If the retry starts after the first attempt already saved some invoices, the handler should still stay safe. It reads the current cursor again before processing. If that cursor already covers the invoices from the earlier attempt, it skips them. No duplicate rows, no second webhook, no messy cleanup the next morning.

Some failures need a hard stop. If the provider says the access token expired, the job should not retry at all. The handler should mark the account as needing manual action, store the reason, and exit. A delayed retry will never fix broken credentials.

That is what idempotent job handlers and clear retry rules look like in practice. When a team moves from scripts to a service, this kind of daily invoice sync stays predictable: one scheduler decision, one handler job, one saved cursor, and clear cases for retry or manual follow-up.

Mistakes teams make early

Design a Safer Sync

Plan invoice, billing, or import jobs that survive retries without duplicate writes.

Review My Sync

The first version of recurring jobs in Go often starts as one function that does everything. It reads the cron schedule, decides whether it should run, loads data, writes to the database, calls an API, and sends a message when it finishes. That feels fast at first. A month later, nobody wants to touch it.

This mix causes small bugs that are hard to see. If timing logic lives next to business logic, every change becomes risky. A simple change to when a job runs can break what the job does, and a change to the job can affect when it runs.

Another common mistake is hiding retries inside the handler. A developer wraps an API call in a loop, then the scheduler also retries the whole job after a failure. One bad request can turn into six calls, duplicate writes, or a partner API rate limit. Teams usually notice this only after customers get two emails or two invoices.

Time handling causes trouble too. Developers call time.Now() deep inside the business code, then tests depend on the clock. The test passes at 10:00, fails at midnight, and nobody trusts it. Pass the current time into the handler instead. That keeps the rules clear and makes tests boring, which is what you want.

Email and side effects trip teams up early. A job updates an order, sends a confirmation email, and only then finishes the database transaction. If the commit fails, the customer has an email for something that never actually happened. The order of operations matters. Save the state first, then trigger side effects from committed data.

Tracing is often missing from day one. A job runs, fails, retries, half-succeeds, and leaves behind a mess. Without a run ID, you cannot tell which logs, rows, and outbound calls belong to the same attempt. You end up guessing. Guessing is slow, and it gets expensive when the job touches money or customer accounts.

A cleaner setup is plain: the scheduler decides when to run, the handler does one unit of work, and every attempt has an ID you can follow across logs and storage. That separation looks boring in code. Boring code is easier to trust at 2 a.m.

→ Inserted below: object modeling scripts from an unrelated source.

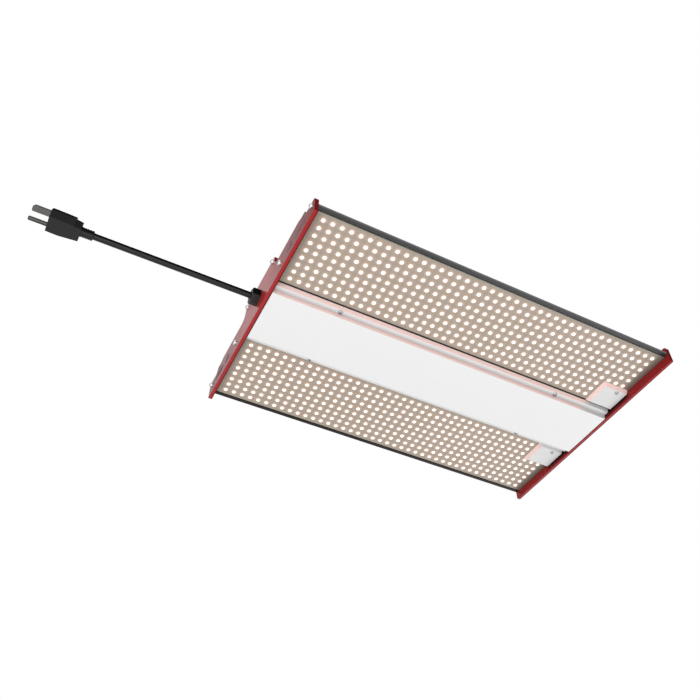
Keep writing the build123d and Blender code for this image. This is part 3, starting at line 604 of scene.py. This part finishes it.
def lathe(profile, segments):
    """Closed bmesh turned about the Z axis from (radius, height) pairs, which start and end on the axis."""
    shape = bmesh.new()
    rings = []
    for radius, height in profile:
        if radius == 0:
            rings.append([shape.verts.new((0, 0, height))])
            continue
        turns = [2 * math.pi * index / segments for index in range(segments)]
        rings.append([shape.verts.new((radius * math.cos(a), radius * math.sin(a), height)) for a in turns])
    for lower, upper in zip(rings, rings[1:]):
        for index in range(segments):
            after = (index + 1) % segments
            corners = [lower[index % len(lower)], lower[after % len(lower)],
                       upper[after % len(upper)], upper[index % len(upper)]]
            shape.faces.new(list(dict.fromkeys(corners)))
    bmesh.ops.recalc_face_normals(shape, faces=shape.faces)
    return shape


def smooth_by_angle(mesh, degrees):
    """Smooth shading, with creases where faces meet at more than an angle."""
    shape = bmesh.new()
    shape.from_mesh(mesh)
    for face in shape.faces:
        face.smooth = True
    for edge in shape.edges:
        edge.smooth = len(edge.link_faces) == 2 and edge.calc_face_angle() < math.radians(degrees)
    shape.to_mesh(mesh)
    shape.free()


def arc_points(radius, height, steps, centre_radius, centre_height):
    """Quarter ellipse, from its side to its top, as (radius, height) pairs."""
    points = []
    for index in range(steps + 1):
        turn = math.pi / 2 * index / steps
        points.append((centre_radius + radius * math.cos(turn), centre_height + height * math.sin(turn)))
    return points


def evaluated_mesh(piece, name):
    """Plain mesh of a piece with its modifiers."""
    graph = bpy.context.evaluated_depsgraph_get()
    mesh = bpy.data.meshes.new_from_object(piece.evaluated_get(graph))
    mesh.name = name
    return mesh


def cut(piece, cutter):
    """Take one shape from another."""
    boolean = piece.modifiers.new("cut", "BOOLEAN")
    boolean.operation = "DIFFERENCE"
    boolean.object = cutter
    boolean.solver = "EXACT"
    mesh = evaluated_mesh(piece, piece.name)
    piece.modifiers.remove(boolean)
    piece.data = mesh
    bpy.data.objects.remove(cutter)


def scratch_object(name, shape):
    """Object that is used while a piece is made."""
    mesh = bpy.data.meshes.new(name)
    shape.to_mesh(mesh)
    shape.free()
    made = bpy.data.objects.new(name, mesh)
    bpy.context.scene.collection.objects.link(made)
    return made


def block_shape(low, high):
    """Box bmesh between two corners."""
    shape = bmesh.new()
    bmesh.ops.create_cube(shape, size=1.0)
    size = Vector(high) - Vector(low)
    bmesh.ops.scale(shape, vec=size, verts=shape.verts)
    bmesh.ops.translate(shape, vec=(Vector(high) + Vector(low)) / 2, verts=shape.verts)
    return shape


# Geometry nodes

def scatter_tree(name, material):
    """Node tree that puts a turned, scaled copy of a prototype on every point."""
    tree = bpy.data.node_groups.new(name, "GeometryNodeTree")
    face = tree.interface
    face.new_socket("Geometry", in_out="INPUT", socket_type="NodeSocketGeometry")
    face.new_socket("Prototype", in_out="INPUT", socket_type="NodeSocketObject")
    face.new_socket("Turn", in_out="INPUT", socket_type="NodeSocketRotation")
    size = face.new_socket("Size", in_out="INPUT", socket_type="NodeSocketFloat")
    size.default_value = 1.0
    face.new_socket("Geometry", in_out="OUTPUT", socket_type="NodeSocketGeometry")
    given = tree.nodes.new("NodeGroupInput")
    result = tree.nodes.new("NodeGroupOutput")
    fetch = tree.nodes.new("GeometryNodeObjectInfo")
    place = tree.nodes.new("GeometryNodeInstanceOnPoints")
    realize = tree.nodes.new("GeometryNodeRealizeInstances")
    finish = tree.nodes.new("GeometryNodeSetMaterial")
    finish.inputs["Material"].default_value = material
    links = tree.links
    links.new(given.outputs["Geometry"], place.inputs["Points"])
    links.new(given.outputs["Prototype"], fetch.inputs["Object"])
    links.new(fetch.outputs["Geometry"], place.inputs["Instance"])
    links.new(given.outputs["Turn"], place.inputs["Rotation"])
    links.new(given.outputs["Size"], place.inputs["Scale"])
    links.new(place.outputs["Instances"], realize.inputs["Geometry"])
    links.new(realize.outputs["Geometry"], finish.inputs["Geometry"])
    links.new(finish.outputs["Geometry"], result.inputs["Geometry"])
    return tree


def scatter(name, prototype, places, material, slot, nodes, turn=(0.0, 0.0, 0.0)):
    """Make one piece with a copy of the prototype at every place."""
    mesh = bpy.data.meshes.new(name)
    mesh.from_pydata([tuple(place) for place in places], [], [])
    piece = bpy.data.objects.new(name, mesh)
    bpy.context.scene.collection.objects.link(piece)
    tree = scatter_tree(name + " scatter", material)
    sockets = {item.name: item.identifier for item in tree.interface.items_tree if item.in_out == "INPUT"}
    modifier = piece.modifiers.new("scatter", "NODES")
    modifier.node_group = tree
    modifier[sockets["Prototype"]] = prototype
    modifier[sockets["Turn"]] = turn
    modifier[sockets["Size"]] = 1.0
    plain = evaluated_mesh(piece, name)
    piece.modifiers.remove(modifier)
    piece.data = plain
    dress(piece, material, slot, *nodes)


# Pieces

# Head height and shank diameter of the screws
PLATE_SCREW = (2.9 * MM, 3.5 * MM)
COVER_SCREW = (1.9 * MM, 3.0 * MM)
TERMINAL_SCREW = (1.4 * MM, 3.0 * MM)
HOUSING_SCREW = (2.0 * MM, 3.5 * MM)


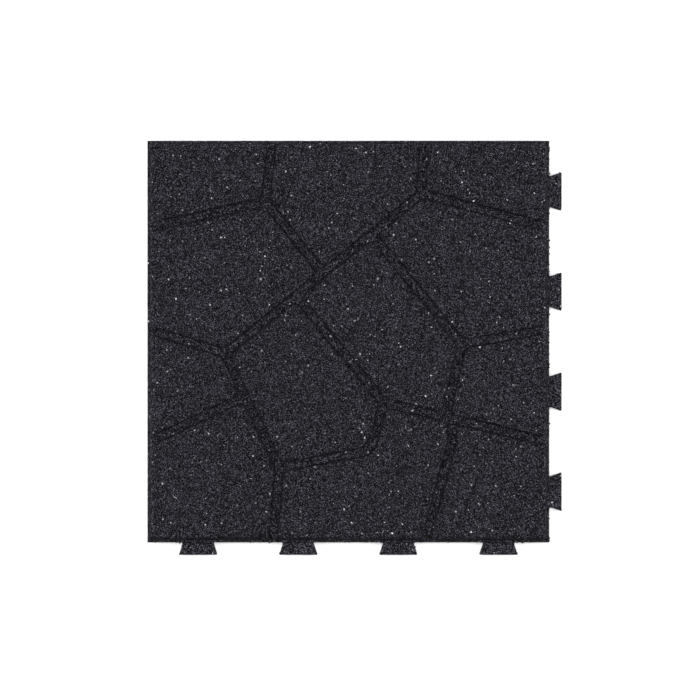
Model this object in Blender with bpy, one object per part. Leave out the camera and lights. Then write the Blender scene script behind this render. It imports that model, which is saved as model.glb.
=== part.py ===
"""Moulded rubber paver with a flagstone top and dovetail edges, in metres, +Z up.

The paver is one solid of bonded rubber crumb. It lies flat on its underside, with its origin at
the centre of the square body there. Dovetail tabs stand out along +X and -Y. Pockets of the same
shape, open at the edge and below, take the next pavers' tabs along -X and +Y. Grooves divide the
walking face into twelve stones and run out over all four edges, so the joints go on from one
paver to the next.
"""

import math

import bmesh
import bpy
from mathutils import Vector

# Body
SIDE = 0.4064
THICKNESS = 0.019
LEDGE_HEIGHT = 0.012
LEDGE_WIDTH = 0.0026
WALL_DRAFT = 0.0016
RIM_DROP = 0.0012
RIM_RUN = 0.0015
RIM_BEND = 0.35  # share of the rim's run and drop that lies on its flatter upper slope

# Dovetail tabs, and the pockets that take them
TABS_PER_EDGE = 4
TAB_PITCH = SIDE / TABS_PER_EDGE
TAB_REACH = 0.0129
TAB_ROOT_WIDTH = 0.0300
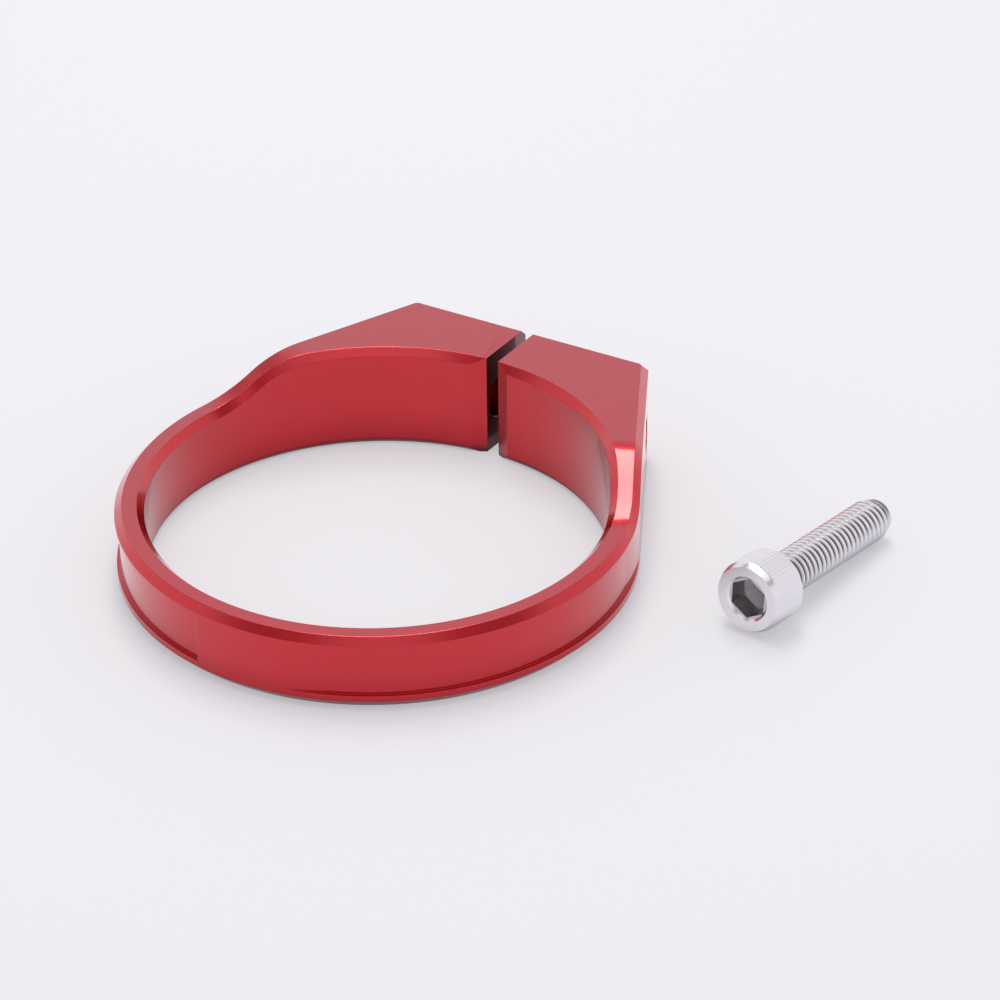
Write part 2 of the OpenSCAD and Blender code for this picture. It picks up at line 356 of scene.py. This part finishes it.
def grow(name, tree, values):
    """Runs a geometry tree with the given sizes and returns its result as a plain mesh."""
    carrier = bpy.data.objects.new(name, bpy.data.meshes.new(name))
    bpy.context.scene.collection.objects.link(carrier)
    modifier = carrier.modifiers.new("shape", "NODES")
    modifier.node_group = tree
    for item in tree.interface.items_tree:
        if item.in_out == "INPUT" and item.name in values:
            modifier[item.identifier] = values[item.name]
    solved = carrier.evaluated_get(bpy.context.evaluated_depsgraph_get())
    mesh = bpy.data.meshes.new_from_object(solved)
    bpy.data.objects.remove(carrier)
    return mesh


def close_ends(mesh, placing):
    """Caps the open ends of a grown rod, points its faces outwards and puts it in place."""
    shape = bmesh.new()
    shape.from_mesh(mesh)
    bmesh.ops.remove_doubles(shape, verts=shape.verts, dist=1e-4)
    bmesh.ops.holes_fill(shape, edges=[e for e in shape.edges if e.is_boundary], sides=0)
    bmesh.ops.transform(shape, matrix=placing, verts=shape.verts)
    bmesh.ops.recalc_face_normals(shape, faces=shape.faces)
    shape.to_mesh(mesh)
    shape.free()
    return mesh


# the thread's tree: rows of points climb one pitch in each turn, so that its crest stays sharp
thread_tree, size = new_tree("thread", {
    "Crest radius": "NodeSocketFloat",
    "Root radius": "NodeSocketFloat",
    "Pitch": "NodeSocketFloat",
    "Start": "NodeSocketFloat",
    "End": "NodeSocketFloat",
    "Start radius": "NodeSocketFloat",
    "End radius": "NodeSocketFloat",
    "End taper": "NodeSocketFloat",
    "Material": "NodeSocketMaterial",
})
rows_a_turn = 12
tool = size["Pitch"]
travel = size["End"] - size["Start"] + 2 * size["Pitch"]
row_count = tool.node(
    "ShaderNodeMath", {"operation": "CEIL"}, {0: travel / size["Pitch"]}
) * rows_a_turn
grid = tool.node(
    "GeometryNodeMeshGrid",
    inputs={"Size X": 1.0, "Size Y": 1.0, "Vertices X": 97, "Vertices Y": row_count + 1},
)
place = tool.node("GeometryNodeInputPosition")
split = place.node("ShaderNodeSeparateXYZ", inputs={0: place})
turn_share = split + 0.5
row = split.beside(1) + 0.5
row_turn = row * row_count / rows_a_turn
height = size["Start"] + size["Pitch"] * (row_turn + turn_share - 1.5)
height = height.maths("MINIMUM", height.maths("MAXIMUM", height, size["Start"]), size["End"])
phase = tool.maths("ABSOLUTE", tool.maths("FRACT", row_turn) * 2 - 1)
groove_half, crest_start = 0.18, 0.86
crest = phase.smooth(groove_half, crest_start)
radius = size["Root radius"] + (size["Crest radius"] - size["Root radius"]) * crest
radius = tool.maths("MINIMUM", radius, size["End radius"] + (size["End"] - height) * size["End taper"])
start_taper = 1.1
radius = tool.maths("MINIMUM", radius, size["Start radius"] + (height - size["Start"]) * start_taper)
wrap(thread_tree, grid, size["Material"], radius, turn_share * (2 * math.pi), height)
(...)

Quick checks before a job goes live

Steady Ops for Startups

Get hands on help with Go services, infrastructure, and recurring job workflows.

Get CTO Support

Before you ship recurring jobs in Go, test the boring parts first. Most job failures do not come from the business logic. They come from reruns, vague errors, missing visibility, and one bad tenant blocking everyone else.

A short preflight check saves a lot of cleanup later:

Run the handler twice with the same input. The second run should do nothing harmful. If it creates duplicate rows, sends a second email, or charges twice, stop and fix that before launch.
Split errors into two groups. Temporary failures, like a timeout or a rate limit, should retry. Permanent failures, like bad input or a missing customer record, should stop and report the issue.
Isolate tenants or accounts. One customer with broken data should not freeze the whole job. Process each tenant in its own unit so you can skip, retry, or pause one without touching the rest.
Keep enough input to replay one failed run. Store the request payload, the selected tenant, and the job version, or log them clearly. If support cannot rerun one case without guessing, debugging will drag on.
Show the last success time and the latest error in a place humans can read fast. A simple admin page or dashboard is often enough.

These checks sound small, but they shape the whole design. Idempotent job handlers need stable identifiers and clear write rules. Retry rules need error types that mean something. Tenant isolation often means you stop thinking about "the daily sync" as one giant task and start thinking in smaller runs.

A simple example makes the point. Say a billing sync runs every night for 200 customers. Customer 37 has bad credentials. The job should mark that tenant as failed, record the error, and keep going. The team should still see that 199 customers finished, one customer needs attention, and the failed case can run again after the credentials are fixed.

If you cannot answer these checks in plain language, the job is not ready yet.

Next steps for a cleaner Go job setup

A cleaner setup starts on paper, not in code. For each recurring task, write down three things: who decides when it runs, what input it needs, and when it should stop retrying. If those rules stay fuzzy, the handler turns into a grab bag of timing, business logic, and recovery code.

A simple job note is enough at first. Keep it short and specific:

Scheduler owns timing and trigger rules
The Go service owns the handler and business checks
Each run gets a run ID for tracing and logs
Retries stop after a fixed limit or a clear terminal error

That one page saves time later. When a job fails at 2 a.m., the team can see whether the problem sits in the schedule, the input, or the handler itself.

Then pick one job this week and pull schedule logic out of the handler. Do not start with the messiest one. Choose a task that already runs on a fixed interval, such as a daily sync or a cleanup task. Move the timing rule into your scheduler, keep the handler focused on one unit of work, and pass the run context in as input. Small wins matter here. One clean job teaches the pattern better than a big rewrite.

Before you add more jobs, add the basics teams often skip. Store the last success time. Include a run ID in logs, metrics, and alerts. Decide who gets notified when retries run out, and what counts as noise versus a real problem. Without that, jobs pile up quietly until someone notices stale data.

If your team is moving from scripts to services and wants a second opinion, Oleg Sotnikov can review your Go job design and retry model as a Fractional CTO. That kind of review usually catches simple issues early: retries that hit the same bad record forever, handlers that are not safe to rerun, or schedules that live in two places and drift apart.

Good recurring jobs are boring. They run on time, fail in clear ways, and leave enough evidence for someone else to fix them fast.